The More Modalities the Merrier

“Modalities” are the different devices and communications channels available to notification managers. While it is possible in a widespread disaster some channels might be down or overloaded, sending alerts through as many channels/devices as possible increases the odds your message will get through, as it is highly unlikely all modalities will be unavailable at once.

Keep Your Contact Data Current

Don’t wait for an emergency to find out you have wrong information (e.g., phone numbers, email addresses, etc., for your intended audience). Your message may not get through, putting them and your organization at potentially greater risk.

Consider using a Self-Registration Portal through which people can add or update their own emergency contact information as often as desired. Send out notifications reminding people to update their information. Consider offering small incentives for people to provide data such as personal mobile phone numbers, home phone numbers, etc.

 Make Use of Preplanned Scenarios

You already know who must be alerted, and potentially mobilized, in response to certain situations. You also likely have an idea of the typical critical situations to which you must respond. Combining these into saved, ready-to-launch scenarios will save considerable time and effort in an actual emergency.

Extend Notification Capabilities through Integration

By integrating your emergency notification service with other business continuity/disaster recovery (BC/DR) applications and alerting tools, such as business continuity planning software, digital signage etc., you can streamline system operations and potentially reach a much larger audience even faster. Make sure your notification provider offers an Application Programming Interface (API) which allows for easy connection to third-party applications.

Make Status Updates Available

Emergencies are fluid. Make sure everyone has the latest details by sending follow-up messages or making status updates available at specified intervals. Otherwise, they may be acting upon old information, jeopardizing their own safety or hindering the response effort.

People Need Closure

Once the situation is resolved, activate your emergency notification service again to let people know everything is “all clear.” This simple act can help calm fears, enhance focus, improve people’s perception of the disaster management function and get your organization back on its feet even faster.

Test for Peace of Mind

If your organization has an emergency notification service in place, it’s already taken an important step toward communicating faster and more effectively in critical situations. But, if the solution is not routinely “touched,” or better yet, tested, you could still be at risk in an actual emergency. A full and repeatable test cycle will help ensure your organization’s alerting readiness.

Consider the following recommendations for testing and exercising your notification service and program:

Set a regular testing schedule and stick with it. It’s important to test your emergency notification service on a regular basis. Activate your system frequently (daily or at least weekly) with a small group of administrators or other participants. Conduct widespread exercises at least twice a year to ensure recipient familiarity with notifications and procedures.

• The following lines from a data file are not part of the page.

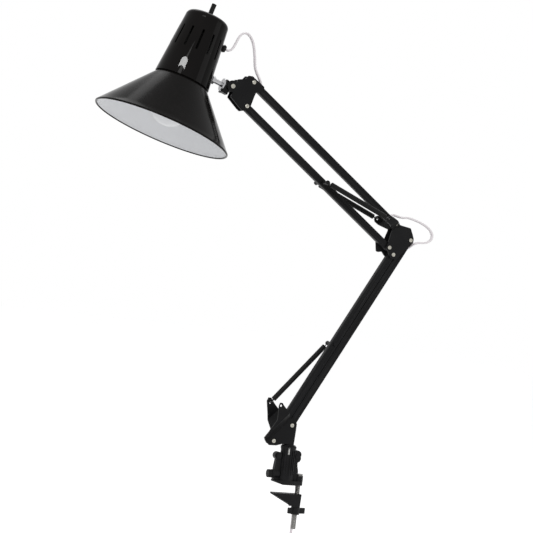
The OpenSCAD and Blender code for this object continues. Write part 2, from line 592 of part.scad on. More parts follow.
// A flat cord swept along points [x, y, z]; its wide side turns from side_a to side_b
corner_count = 8;
function flat_section(i) = let (a = 22.5 + 360 * i / corner_count)
  [cord_w / 2 / cos(22.5) * cos(a), cord_t / 2 / cos(22.5) * sin(a)];
function heading(p, i) = unit(p[min(i + 1, len(p) - 1)] - p[max(i - 1, 0)]);
function section_ring(p, i, side, shape) = let (t = heading(p, i), s = unit(side - (side * t) * t), n = cross(t, s))
  [for (q = shape) p[i] + q[0] * s + q[1] * n];
module sweep(p, sides, shape) {
  m = len(shape);
  k = len(p);
  points = [for (i = [0:k - 1]) each section_ring(p, i, sides[i], shape)];
  walls = [for (i = [0:k - 2]) for (j = [0:m - 1]) let (a = i * m + j, b = i * m + (j + 1) % m)
    each [[a, b, b + m], [a, b + m, a + m]]];
  start = [for (j = [1:m - 2]) [0, j + 1, j]];
  end = [for (j = [1:m - 2]) [(k - 1) * m, (k - 1) * m + j, (k - 1) * m + j + 1]];
  polyhedron(points = points, faces = [for (f = concat(walls, start, end)) reversed(f)], convexity = 10);
}
function turned(a, b, k) = [for (i = [0:k - 1]) let (w = i / (k - 1)) a * (1 - w) + b * w];
flat8 = [for (i = [0:corner_count - 1]) flat_section(i)];

head_route = [[-145.4, -4.4, 516.3], [-143.7, -4.7, 515.8], [-141.6, -4.9, 515.2], [-138.8, -5, 515.4],
  [-135.8, -4.8, 517.4], [-132.8, -4.4, 521.8],
  [-130, -3.8, 528.2], [-126.2, -3.2, 535.6], [-121, -2.6, 539.4], [-115.6, -2, 538.8], [-110.4, -1.4, 534],
  [-106.4, -0.8, 525.8], [-103.4, -0.4, 513.4], [-101.6, -0.1, 502.6], [-98.8, 0, 495.6], [-95.2, 0, 489.8],
  [-92.2, 0, 484.6], [-91.2, 0, 481], [-91.6, 0, 477.9]];
module cord_loop_head() color(cord_grey)
  sweep(head_route, turned([0.13, 1, -0.04], [0, 1, 0], len(head_route)), flat8);
elbow_route = [[102.6, 0, 343.1], [104.4, 0, 345], [107.4, 0, 346.1], [111, 0, 345.7], [115.6, 0.4, 344.8], [121.6, 1, 344.4],
  [127.9, 1.8, 345], [133.8, 2.4, 344.6], [142.3, 3, 342.8], [150.8, 3.4, 340.3], [158.5, 3.4, 336.8], [164.2, 3.2, 332.2],
  [166.9, 2.8, 326.8], [165.4, 2.2, 321.4], [161, 1.6, 317.8], [155.4, 1.1, 316.2], [149.1, 0.7, 315.6], [143.4, 0.3, 314.2],
  [139, 0, 311.8], [136, 0, 309.4], [133.2, 0, 307.4], [130, 0, 306.3]];
module cord_loop_elbow() color(cord_grey)
  sweep(elbow_route, turned([0, 1, 0], [0, 1, 0], len(elbow_route)), flat8);

// The lead leaves the base bracket through a relief, falls behind the clamp and is put away in a hank
relief_at = [cord_way[0], plate_out + fit, cord_way[1]];
relief_turn = 60;
relief_len = 22;
module lead_relief() color(black) translate(relief_at) rotate([0, 0, relief_turn]) rotate([0, 90, 0]) {
  difference() {
    union() {
      translate([0, 0, 2.2]) cylinder(r1 = 4.9, r2 = 3.7, h = relief_len - 2.2);
      translate([0, 0, 0.2]) cylinder(r = 5.8, h = 2.4);
    }
    translate([0, 0, relief_len - 6]) cube([cord_w + 2 * cord_room, cord_t + 2 * cord_room, 30], center = true);
    rotate([0, -90, 0]) rotate([0, 0, -relief_turn]) translate([-10, -20, -10]) cube([20, 20, 20]);
  }
}
lead_route = [[5.5, 21.2, 57], [7, 23.9, 57], [9, 27.4, 56.8], [11.4, 31, 55], [13.8, 34, 51.4], [16, 36, 46], [18.4, 37, 38],
  [21.2, 37, 29], [24.6, 36, 19], [28, 34.4, 9], [30.6, 32.8, -2], [31.8, 31.4, -14], [31.2, 30.4, -26], [30.2, 30, -38],
  [30, 30, -50], [30, 30, -62], [30, 30, -74], [30, 30, -86], [30, 30, -96]];
module mains_lead() color(cord_grey)
  sweep(lead_route, turned([0, 0, 1], [0, 1, 0], len(lead_route)), flat8);

// Hank: one tube that winds in through four loops, steps over and winds out again
hank_loops = 7;
loop_rings = 24;
fold_r = 16;
run_half = 20;
waist_in = 4.5;
loop_step = 3.5;
layer_step = cord_w + 0.6;
hank_top = lead_route[len(lead_route) - 1];
outer_r = fold_r + loop_step * hank_loops / 2;
hank_mid = [hank_top[0] - outer_r, hank_top[1], hank_top[2] - cord_w - run_half];
// u counts loops from 0 to hank_loops; each loop starts at the top of the right-hand run
function loop_r(u) = fold_r + loop_step * abs(hank_loops / 2 - u);
function layer_y(u) = let (w = min(max((u - hank_loops / 2 + 0.3) * 2.5, 0), 1)) layer_step * (3 * w * w - 2 * w * w * w);
function run_x(z) = -waist_in * pow(cos(90 * z / run_half), 2);
function loop_xz(f, r) = let (q = f * 4)
  q < 1 ? let (z = run_half * (1 - 2 * q)) [r + run_x(z), z]
  : q < 2 ? let (a = -180 * (q - 1)) [r * cos(a), -run_half + r * sin(a)]
  : q < 3 ? let (z = run_half * (2 * (q - 2) - 1)) [-r - run_x(z), z]
  : let (a = 180 - 180 * (q - 3)) [r * cos(a), run_half + r * sin(a)];
function hank_point(u) = let (p = loop_xz(u - floor(u), loop_r(u)))
  hank_mid + [p[0], layer_y(u), p[1]];
hank_end_u = hank_loops + 0.25;
hank_tail = 14;
hank_last = hank_point(hank_end_u - 0.0001);
hank_path = concat([hank_top], [for (i = [0:hank_loops * loop_rings + loop_rings / 4 - 1]) hank_point(i / loop_rings)],
  [hank_last, hank_last - [0, 0, cord_w], hank_last - [0, 0, hank_tail]]);
flat6 = [[cord_w / 2, 0], [cord_w / 4, cord_t / 2], [-cord_w / 4, cord_t / 2], [-cord_w / 2, 0],
  [-cord_w / 4, -cord_t / 2], [cord_w / 4, -cord_t / 2]];
module lead_hank() color(cord_grey) sweep(hank_path, turned([0, 1, 0], [0, 1, 0], len(hank_path)), flat6);
loop_gap = min([for (u = [0:1 / loop_rings:hank_loops / 2 - 1]) norm(hank_point(u) - hank_point(u + 1)) - cord_t]);
echo("least gap between loops side by side", loop_gap);
echo("gap between the two layers", layer_step - cord_w);
echo("lead and hank length", path_len(lead_route) + path_len(hank_path));
echo("head loop length", path_len(head_route));
echo("elbow loop length", path_len(elbow_route));

tie_h = 9;
tie_wall = 1.4;
tie_x = loop_r(hank_end_u) + run_x(tie_h / 2) + cord_t / 2 + hair;
module hank_tie() color(black) translate(hank_mid + [0, layer_step / 2, 0]) difference() {
  cube([2 * (tie_x + tie_wall), layer_step + cord_w + 2 * (hair + tie_wall), tie_h], center = true);
  cube([2 * tie_x, layer_step + cord_w + 2 * hair, tie_h + 2], center = true);
}

plug_at = hank_last - [0, 0, hank_tail];
plug_len = 28;
module plug_body() color(cord_grey) translate(plug_at) mirror([0, 0, 1]) difference() {
  hull() {
    translate([0, 0, 0]) cylinder(r = 4, h = 1, $fn = 32);
    for (x = [-7, 7]) translate([x, 0, 10]) cylinder(r = 6, h = plug_len - 10, $fn = 32);
  }
  for (x = [-blade_gap, blade_gap]) translate([x - blade_t / 2 - fit, -blade_w / 2 - fit, plug_len - 8])
    cube([blade_t + 2 * fit, blade_w + 2 * fit, 20]);
}
blade_gap = 6.35;
blade_t = 1.5;
blade_w = 6.35;
blade_out = 16;
module plug_blades() color("goldenrod") translate(plug_at) mirror([0, 0, 1])
  for (x = [-blade_gap, blade_gap]) translate([x - blade_t / 2, -blade_w / 2, plug_len - 7.9])
    cube([blade_t, blade_w, blade_out + 7.9]);

clamp_body();
socket_bush();
clamp_bolt();
lobe_screws();
lower_jaw();
lever_nut();
lock_knob();
swivel_post();
base_plate_front();
base_plate_back();
base_block();
base_rivets();
lead_relief();
lower_spring_back();
lower_sleeve_back();
lower_bar();
lower_spring_pin();
lower_link_bar();
flex_in_lower_bar();
elbow_plate_front();
elbow_plate_back();
elbow_spacer();
elbow_rivets();
upper_spring_front();
upper_spring_back();
upper_sleeve_front();
upper_sleeve_back();
cord_loop_elbow();
upper_bar();
upper_spring_pin();
upper_link_bar();
flex_in_upper_bar();
head_plate_front();
head_plate_back();
head_rivets();
tilt_bolt();
tilt_nut();
tilt_knuckle();
shade_stem();
stem_nut();
shade_cap();
shade_cone();
holder_bracket();
lampholder();
holder_shell();
holder_contact();
bulb_cap();
bulb_glass();
switch_nut();
cord_grommet();
cord_loop_head();
switch_knob();
mains_lead();
lead_hank();
hank_tie();
plug_body();
plug_blades();
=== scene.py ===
import math
import bmesh
import bpy
from mathutils import Matrix, Vector


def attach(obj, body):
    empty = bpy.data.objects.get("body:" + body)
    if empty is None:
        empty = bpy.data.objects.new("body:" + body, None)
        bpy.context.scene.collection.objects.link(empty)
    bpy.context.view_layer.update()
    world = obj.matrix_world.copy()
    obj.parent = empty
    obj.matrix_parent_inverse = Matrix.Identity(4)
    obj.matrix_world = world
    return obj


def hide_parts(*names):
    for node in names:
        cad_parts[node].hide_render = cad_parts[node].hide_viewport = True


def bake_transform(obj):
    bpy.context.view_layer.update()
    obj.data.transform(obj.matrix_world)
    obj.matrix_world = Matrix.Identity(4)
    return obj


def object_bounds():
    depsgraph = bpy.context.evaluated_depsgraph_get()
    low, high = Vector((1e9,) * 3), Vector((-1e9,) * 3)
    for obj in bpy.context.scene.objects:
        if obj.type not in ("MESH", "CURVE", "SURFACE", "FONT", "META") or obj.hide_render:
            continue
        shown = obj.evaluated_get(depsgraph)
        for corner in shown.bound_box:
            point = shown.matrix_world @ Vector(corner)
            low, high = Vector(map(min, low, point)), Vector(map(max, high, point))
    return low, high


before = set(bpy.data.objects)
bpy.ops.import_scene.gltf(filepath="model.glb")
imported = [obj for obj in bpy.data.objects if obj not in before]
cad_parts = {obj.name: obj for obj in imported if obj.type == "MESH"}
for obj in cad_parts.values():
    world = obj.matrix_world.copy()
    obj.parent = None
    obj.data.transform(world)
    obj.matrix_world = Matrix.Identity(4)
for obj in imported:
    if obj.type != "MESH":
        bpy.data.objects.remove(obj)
cadBox = [list(corner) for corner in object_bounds()]
mm = 0.001

# the lamp's sizes, angles and steps from one pivot to the next as [x, z], the same as in the part's source
lamp = {
    "lowerLength": 278.4, "upperLength": 258.7, "lowerAngle": 61.2, "upperAngle": 145.2, "pivotSpread": 30.3,
    "lowerSpreadAngle": 42.9, "upperSpreadAngle": 79.2, "lowerFoot": (-23.8, 52.6), "elbowStep": (-6.5, 8.3),
    "tiltStep": (-26.7, -8.7), "lowerEarStep": (-0.2, 44.4), "upperEarStep": (-9.9, 34.7), "lowerPinAlong": 142.3,
    "upperPinAlong": 121, "barHeight": 9.0, "barDepth": 8.0, "earOut": 16.95, "shadeLean": 17.3, "knuckleAt": 59.4,
    "tiltUp": 16.8,
}


def polar(radius, degrees):
    return Vector((radius * math.cos(math.radians(degrees)), radius * math.sin(math.radians(degrees))))


lowerFoot = Vector(lamp["lowerFoot"])
lowerLinkFoot = lowerFoot + polar(lamp["pivotSpread"], lamp["lowerSpreadAngle"])
lowerHead = lowerFoot + polar(lamp["lowerLength"], lamp["lowerAngle"])
upperFoot = lowerHead + Vector(lamp["elbowStep"])
upperLinkFoot = upperFoot + polar(lamp["pivotSpread"], lamp["upperSpreadAngle"])
upperLinkHead = upperLinkFoot + polar(lamp["upperLength"], lamp["upperAngle"])
tiltAt = upperLinkHead + Vector(lamp["tiltStep"])
lowerEar = lowerFoot + Vector(lamp["lowerEarStep"])
upperEar = upperFoot + Vector(lamp["upperEarStep"])
lowerPin = lowerFoot + polar(lamp["lowerPinAlong"], lamp["lowerAngle"])
upperPin = upperFoot + polar(lamp["upperPinAlong"], lamp["upperAngle"])

lean = math.radians(lamp["shadeLean"])
neckAt = tiltAt - Vector((math.cos(lean) * lamp["knuckleAt"] + math.sin(lean) * lamp["tiltUp"],
                          -math.sin(lean) * lamp["knuckleAt"] + math.cos(lean) * lamp["tiltUp"]))
shadePlace = Matrix.Translation((neckAt.x * mm, 0, neckAt.y * mm)) @ Matrix.Rotation(lean, 4, "Y")


def inPlane(point, angle, y=0.0):
    # a frame at a point of the arms' plane, X turned up by angle
    return Matrix.Translation((point.x * mm, y * mm, point.y * mm)) @ Matrix.Rotation(-math.radians(angle), 4, "Y")


# camera
cameraValues = {"azimuth": -23.0, "elevation": -0.5, "roll": 6.5, "distance": 2.1, "span": 0.65,
                "lookAt": (-0.05671, 0, 0.26335), "sensor": 36, "near": 0.05, "far": 50}


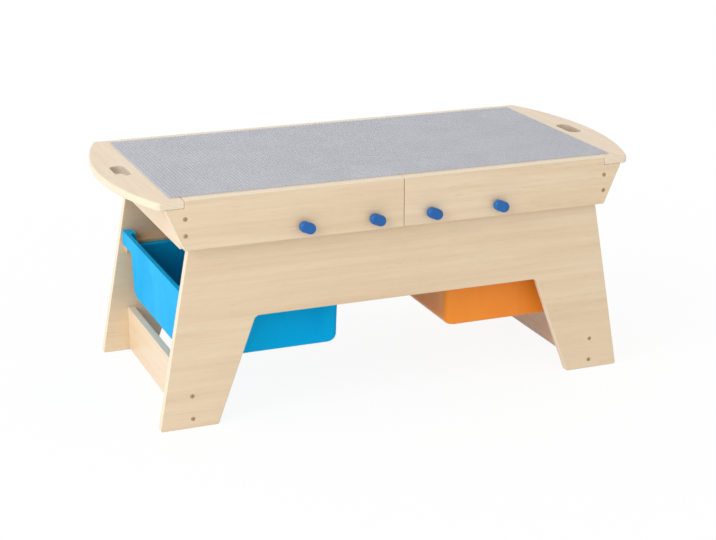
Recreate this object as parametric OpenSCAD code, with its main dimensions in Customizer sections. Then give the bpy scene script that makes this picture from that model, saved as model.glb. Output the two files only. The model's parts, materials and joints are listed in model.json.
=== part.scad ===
// Children's play table with storage: a plywood stand, a tray top covered with
// building plates, and two storage bins that slide out through the ends.
// Frame: X along the table, Y from front to back (the front is -Y), Z up.
// The origin is on the floor under the middle of the table. Millimetres.

/* [Stand] */
// Thickness of every plywood board
board = 18; // [15:0.5:21]
// How far a foot stands out past the end of the leg panel under the apron
foot_splay = 74; // [60:1:110]
// Width of a foot on the floor
foot_width = 130; // [110:1:150]
// Width of a leg beside the top of the arch, from the panel's end under the apron
leg_width = 144; // [125:1:170]
// Height of the arch between the feet
arch_height = 236; // [180:1:240]
// Radius of the arch's corners
arch_corner = 14; // [6:1:30]
// Radius of the corners of the feet
foot_corner = 5; // [2:0.5:9]

/* [Tray] */
// Height of the top face of the tray
table_height = 510; // [480:1:560]
// Height of the aprons, over the board under the handles
apron_height = 108; // [90:1:120]
// How far an apron's lower corner stands out past the end board's inner face
apron_foot = 12; // [8:1:17]
// How far an apron's upper corner stands out past the end board's inner face
apron_wing = 51; // [40:1:60]
// Gap between the two halves of an apron
seam_gap = 1.5; // [0.5:0.1:3]
// How far the play board lies on the end board
top_lap = 9; // [6:0.5:12]
// Border of the tray between the building plates and the aprons
plate_border = 10; // [6:0.5:16]
// How far the building plates reach over the handle boards
plate_over_handle = 25; // [10:1:32]
// Clearance round the play boards
board_gap = 0.4; // [0.2:0.1:1]

/* [Handles] */
// How far the handle's bowed edge stands out past its corners, over the whole depth
handle_bow = 57; // [30:1:80]
// From the end board's inner face to the middle of the handle's bowed edge
handle_reach = 122; // [105:1:150]
// Radius of the handle's front and rear corners
handle_corner = 10; // [6:1:40]
// Length of the hand slot
slot_length = 84; // [70:1:140]
// Width of the hand slot
slot_width = 30; // [22:1:34]
// Distance from the handle's bowed edge to the middle of the hand slot
slot_inset = 50; // [38:1:60]

/* [Building plates] */
// Side of one square building plate
plate_side = 256; // [240:1:256]
// Height of a building plate with its studs
plate_height = 3.4; // [2:0.1:5]
// Gap between neighbouring building plates
plate_gap = 0.4; // [0.2:0.1:1]
// Number of plates along the table
plate_columns = 4; // [4:1:4]
// Number of plates across the table
plate_rows = 2; // [2:1:2]

/* [End stretchers] */
// Height of the lower stretcher board at each end
stretcher_height = 105; // [90:1:112]
// Gap between the floor and a stretcher
stretcher_lift = 3; // [2:0.5:8]
// How far the middle of a stretcher stands out past the leg panel's upper end
stretcher_out = 1; // [-6:0.5:6]

/* [Bins] */
// Length of a bin over its lips
bin_length = 381; // [340:1:385]
// Height of a bin's ends
bin_height = 175; // [150:1:180]
// Height of the top of the bins' ends above the floor
bin_top = 302; // [294:1:330]
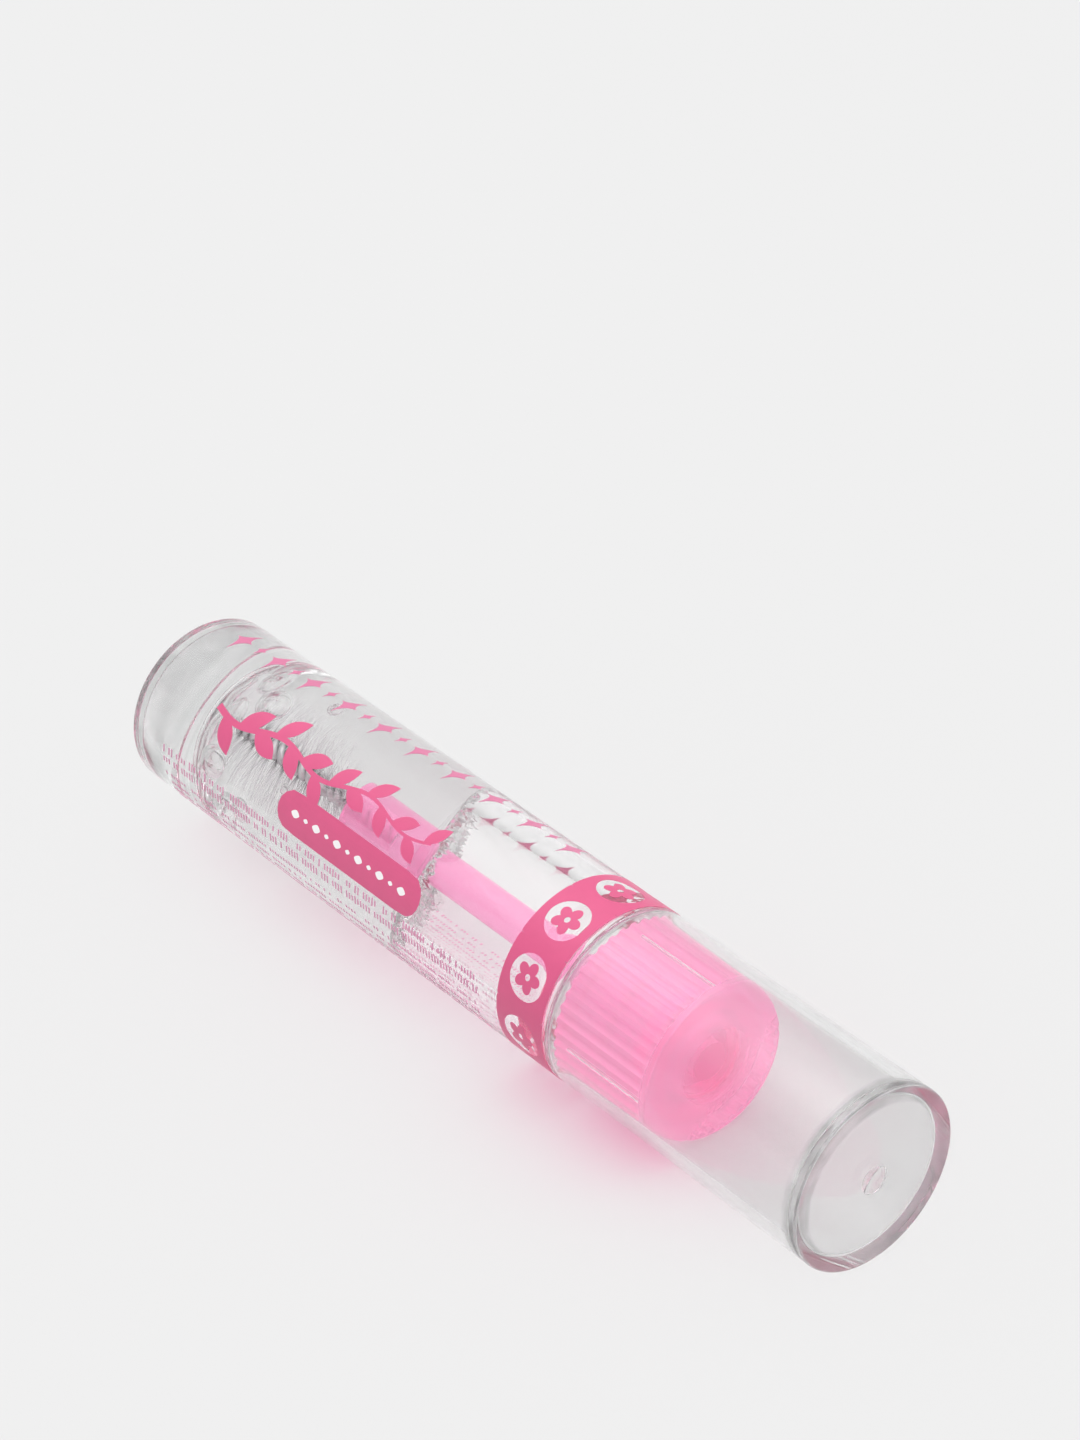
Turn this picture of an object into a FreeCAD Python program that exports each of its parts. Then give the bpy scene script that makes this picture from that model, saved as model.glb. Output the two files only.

Testing isn’t just for users.  Allow your entire alerting population, i.e., management, employees, suppliers and other stakeholders, to experience a test alert. This way, you will not catch them off guard when and if an actual emergency notification is initiated.

Think “worst-case.” Large-scale events require immediate, high-volume alerting. Know your emergency notification service can support communications with your full alerting population through a full technical analysis. Be sure to “white list” IP addresses and domains, and utilize call throttling to avoid overloading your company’s internal telephony system.

Stand ready. Have personnel on-site to observe your alerting population during an activation, particularly the full system tests. Review all feedback and make any necessary modifications to pre-defined notification scenarios, contact data, etc.